## Begin DATA FOR THIS EXERCISE

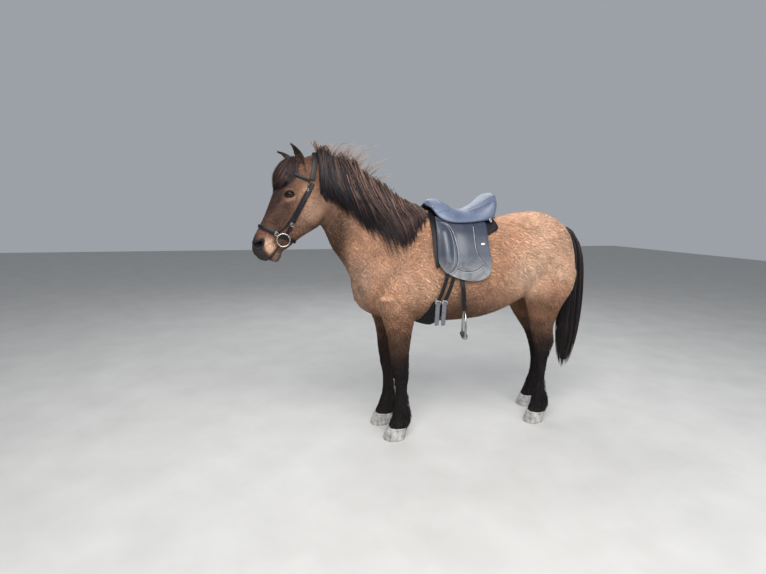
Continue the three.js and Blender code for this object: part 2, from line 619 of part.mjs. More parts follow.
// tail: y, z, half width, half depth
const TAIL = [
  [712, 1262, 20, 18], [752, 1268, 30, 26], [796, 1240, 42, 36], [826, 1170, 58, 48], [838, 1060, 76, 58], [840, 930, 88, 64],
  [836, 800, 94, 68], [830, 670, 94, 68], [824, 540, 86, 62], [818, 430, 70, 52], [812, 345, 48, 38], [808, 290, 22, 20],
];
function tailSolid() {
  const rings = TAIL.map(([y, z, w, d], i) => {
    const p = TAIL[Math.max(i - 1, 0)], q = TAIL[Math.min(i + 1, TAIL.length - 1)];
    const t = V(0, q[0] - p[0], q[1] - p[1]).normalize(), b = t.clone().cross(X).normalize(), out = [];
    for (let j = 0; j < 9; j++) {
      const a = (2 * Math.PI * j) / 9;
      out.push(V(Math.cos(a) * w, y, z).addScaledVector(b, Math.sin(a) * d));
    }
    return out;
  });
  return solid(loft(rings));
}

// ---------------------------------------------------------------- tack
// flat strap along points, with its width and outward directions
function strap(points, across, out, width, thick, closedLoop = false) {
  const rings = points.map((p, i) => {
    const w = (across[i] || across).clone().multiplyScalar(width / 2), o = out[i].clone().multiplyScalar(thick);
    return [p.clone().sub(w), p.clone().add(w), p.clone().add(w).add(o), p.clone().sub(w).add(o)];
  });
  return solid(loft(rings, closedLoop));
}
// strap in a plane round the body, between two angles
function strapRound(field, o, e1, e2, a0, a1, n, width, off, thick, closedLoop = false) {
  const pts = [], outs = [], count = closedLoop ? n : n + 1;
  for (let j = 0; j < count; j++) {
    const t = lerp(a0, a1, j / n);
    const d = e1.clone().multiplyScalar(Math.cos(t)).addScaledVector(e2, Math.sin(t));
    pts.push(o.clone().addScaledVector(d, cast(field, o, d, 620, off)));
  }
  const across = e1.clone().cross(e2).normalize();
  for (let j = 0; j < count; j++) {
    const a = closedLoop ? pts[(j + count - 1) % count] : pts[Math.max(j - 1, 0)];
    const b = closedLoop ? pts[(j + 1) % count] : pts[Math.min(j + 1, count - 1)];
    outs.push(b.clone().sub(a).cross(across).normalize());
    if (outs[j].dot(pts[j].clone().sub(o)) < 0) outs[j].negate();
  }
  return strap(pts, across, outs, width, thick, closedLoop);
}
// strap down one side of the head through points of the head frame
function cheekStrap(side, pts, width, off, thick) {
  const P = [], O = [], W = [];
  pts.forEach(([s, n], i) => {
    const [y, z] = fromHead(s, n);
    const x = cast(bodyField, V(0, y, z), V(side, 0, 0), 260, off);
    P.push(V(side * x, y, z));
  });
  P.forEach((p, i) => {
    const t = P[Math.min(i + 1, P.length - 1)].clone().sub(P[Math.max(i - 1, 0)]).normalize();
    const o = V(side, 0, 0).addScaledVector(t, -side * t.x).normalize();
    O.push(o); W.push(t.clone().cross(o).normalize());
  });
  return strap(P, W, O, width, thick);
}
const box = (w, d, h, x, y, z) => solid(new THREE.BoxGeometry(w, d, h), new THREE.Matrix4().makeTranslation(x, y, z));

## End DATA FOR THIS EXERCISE
## Begin DATA FOR THIS EXERCISE

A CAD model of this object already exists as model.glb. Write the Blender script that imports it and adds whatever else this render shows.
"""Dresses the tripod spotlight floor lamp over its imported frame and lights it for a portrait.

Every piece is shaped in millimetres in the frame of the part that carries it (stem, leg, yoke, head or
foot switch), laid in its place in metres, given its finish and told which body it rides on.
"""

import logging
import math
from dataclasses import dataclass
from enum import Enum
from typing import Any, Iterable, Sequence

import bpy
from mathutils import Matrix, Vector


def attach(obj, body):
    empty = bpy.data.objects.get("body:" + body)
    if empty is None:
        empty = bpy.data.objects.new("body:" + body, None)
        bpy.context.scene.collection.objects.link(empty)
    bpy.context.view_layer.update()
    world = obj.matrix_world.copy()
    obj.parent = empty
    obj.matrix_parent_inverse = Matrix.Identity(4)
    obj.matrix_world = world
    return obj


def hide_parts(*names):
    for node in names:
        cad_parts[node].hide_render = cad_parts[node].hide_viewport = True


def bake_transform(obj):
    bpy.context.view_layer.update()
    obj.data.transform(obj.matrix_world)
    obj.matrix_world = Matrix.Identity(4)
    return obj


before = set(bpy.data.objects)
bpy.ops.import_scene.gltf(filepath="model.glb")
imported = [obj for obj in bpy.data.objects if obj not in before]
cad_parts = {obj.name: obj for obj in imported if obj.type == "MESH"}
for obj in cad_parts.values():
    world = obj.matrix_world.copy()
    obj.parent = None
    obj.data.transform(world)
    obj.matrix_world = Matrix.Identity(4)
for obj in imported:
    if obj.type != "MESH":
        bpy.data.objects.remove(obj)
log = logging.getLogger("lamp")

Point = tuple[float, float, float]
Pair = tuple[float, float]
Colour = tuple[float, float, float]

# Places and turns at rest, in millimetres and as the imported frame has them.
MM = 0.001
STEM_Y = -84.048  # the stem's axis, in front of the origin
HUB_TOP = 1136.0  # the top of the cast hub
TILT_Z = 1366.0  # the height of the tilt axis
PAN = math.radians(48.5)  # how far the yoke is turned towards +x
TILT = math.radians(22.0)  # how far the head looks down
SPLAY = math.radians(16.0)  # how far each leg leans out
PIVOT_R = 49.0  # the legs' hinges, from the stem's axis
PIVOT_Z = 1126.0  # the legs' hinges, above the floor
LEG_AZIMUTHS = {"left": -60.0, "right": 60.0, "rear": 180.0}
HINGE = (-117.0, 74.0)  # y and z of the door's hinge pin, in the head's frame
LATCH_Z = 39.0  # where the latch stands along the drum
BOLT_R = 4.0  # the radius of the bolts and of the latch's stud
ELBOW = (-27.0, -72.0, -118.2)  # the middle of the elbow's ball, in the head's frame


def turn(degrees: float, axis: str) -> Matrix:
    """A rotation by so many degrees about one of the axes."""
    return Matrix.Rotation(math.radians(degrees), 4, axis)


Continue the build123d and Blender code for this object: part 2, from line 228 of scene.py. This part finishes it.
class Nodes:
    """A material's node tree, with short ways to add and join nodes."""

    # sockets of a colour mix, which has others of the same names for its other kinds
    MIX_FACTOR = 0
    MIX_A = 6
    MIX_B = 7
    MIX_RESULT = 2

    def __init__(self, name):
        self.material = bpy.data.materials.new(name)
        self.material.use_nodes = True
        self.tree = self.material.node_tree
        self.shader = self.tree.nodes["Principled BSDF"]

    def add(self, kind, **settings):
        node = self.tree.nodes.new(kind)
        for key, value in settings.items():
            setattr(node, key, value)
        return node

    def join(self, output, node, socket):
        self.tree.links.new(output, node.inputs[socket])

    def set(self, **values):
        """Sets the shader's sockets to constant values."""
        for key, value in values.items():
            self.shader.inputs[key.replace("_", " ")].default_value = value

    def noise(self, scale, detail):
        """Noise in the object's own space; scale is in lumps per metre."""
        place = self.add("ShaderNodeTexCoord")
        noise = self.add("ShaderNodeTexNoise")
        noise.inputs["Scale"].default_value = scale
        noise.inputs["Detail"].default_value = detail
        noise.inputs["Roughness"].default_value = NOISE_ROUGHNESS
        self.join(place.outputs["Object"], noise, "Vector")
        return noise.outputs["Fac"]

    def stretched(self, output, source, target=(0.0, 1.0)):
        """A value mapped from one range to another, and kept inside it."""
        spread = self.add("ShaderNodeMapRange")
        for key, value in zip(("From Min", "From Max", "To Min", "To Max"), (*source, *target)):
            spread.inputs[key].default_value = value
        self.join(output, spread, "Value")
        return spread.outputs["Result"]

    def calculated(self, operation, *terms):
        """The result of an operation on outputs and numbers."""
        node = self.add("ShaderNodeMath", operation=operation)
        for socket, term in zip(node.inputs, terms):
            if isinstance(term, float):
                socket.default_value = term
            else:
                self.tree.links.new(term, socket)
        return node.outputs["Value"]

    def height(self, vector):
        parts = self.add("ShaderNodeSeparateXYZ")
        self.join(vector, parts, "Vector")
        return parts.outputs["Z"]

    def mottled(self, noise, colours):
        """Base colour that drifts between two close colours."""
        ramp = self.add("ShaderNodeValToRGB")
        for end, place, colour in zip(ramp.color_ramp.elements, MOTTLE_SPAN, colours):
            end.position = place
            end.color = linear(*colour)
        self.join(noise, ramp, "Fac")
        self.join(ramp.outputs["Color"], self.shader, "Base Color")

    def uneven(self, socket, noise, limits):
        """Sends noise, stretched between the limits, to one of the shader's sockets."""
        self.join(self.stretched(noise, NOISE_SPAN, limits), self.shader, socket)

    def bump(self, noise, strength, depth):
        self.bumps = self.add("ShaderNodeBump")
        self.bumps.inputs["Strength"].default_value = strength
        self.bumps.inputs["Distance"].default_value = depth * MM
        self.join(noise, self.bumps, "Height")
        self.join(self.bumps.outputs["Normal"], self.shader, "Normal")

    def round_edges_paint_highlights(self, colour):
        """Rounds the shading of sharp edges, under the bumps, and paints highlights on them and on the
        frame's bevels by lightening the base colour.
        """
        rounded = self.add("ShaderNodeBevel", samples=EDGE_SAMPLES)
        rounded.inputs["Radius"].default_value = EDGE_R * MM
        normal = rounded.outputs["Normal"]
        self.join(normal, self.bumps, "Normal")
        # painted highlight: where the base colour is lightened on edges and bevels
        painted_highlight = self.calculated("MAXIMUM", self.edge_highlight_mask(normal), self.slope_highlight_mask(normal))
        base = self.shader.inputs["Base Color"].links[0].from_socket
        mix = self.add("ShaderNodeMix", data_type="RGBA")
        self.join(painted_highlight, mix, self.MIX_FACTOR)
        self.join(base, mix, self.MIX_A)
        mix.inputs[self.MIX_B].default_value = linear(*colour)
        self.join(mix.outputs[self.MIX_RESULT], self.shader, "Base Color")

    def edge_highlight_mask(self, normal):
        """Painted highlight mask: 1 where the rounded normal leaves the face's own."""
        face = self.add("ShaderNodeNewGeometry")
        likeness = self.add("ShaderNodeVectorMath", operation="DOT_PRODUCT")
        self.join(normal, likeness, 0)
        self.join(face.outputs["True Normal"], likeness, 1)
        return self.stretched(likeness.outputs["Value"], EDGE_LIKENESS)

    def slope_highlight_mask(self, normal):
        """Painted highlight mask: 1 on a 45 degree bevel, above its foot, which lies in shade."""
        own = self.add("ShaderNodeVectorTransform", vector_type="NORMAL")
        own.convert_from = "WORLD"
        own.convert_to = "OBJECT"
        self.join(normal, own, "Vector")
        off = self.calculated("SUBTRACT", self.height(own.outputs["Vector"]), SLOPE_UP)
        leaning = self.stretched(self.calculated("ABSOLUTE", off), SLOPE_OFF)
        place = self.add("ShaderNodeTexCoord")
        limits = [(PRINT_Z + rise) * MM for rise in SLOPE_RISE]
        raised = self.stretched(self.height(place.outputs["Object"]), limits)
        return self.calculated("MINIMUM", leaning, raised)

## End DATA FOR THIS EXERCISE

• _PROBLEM DESCRIPTION_: Show every line in the entries where the string "that" occurs.

• _FULL RESPONSE_:
A CAD model of this object already exists as model.glb. Write the Blender script that imports it and adds whatever else this render shows.
Every piece is shaped in millimetres in the frame of the part that carries it (stem, leg, yoke, head or
        """Base colour that drifts between two close colours."""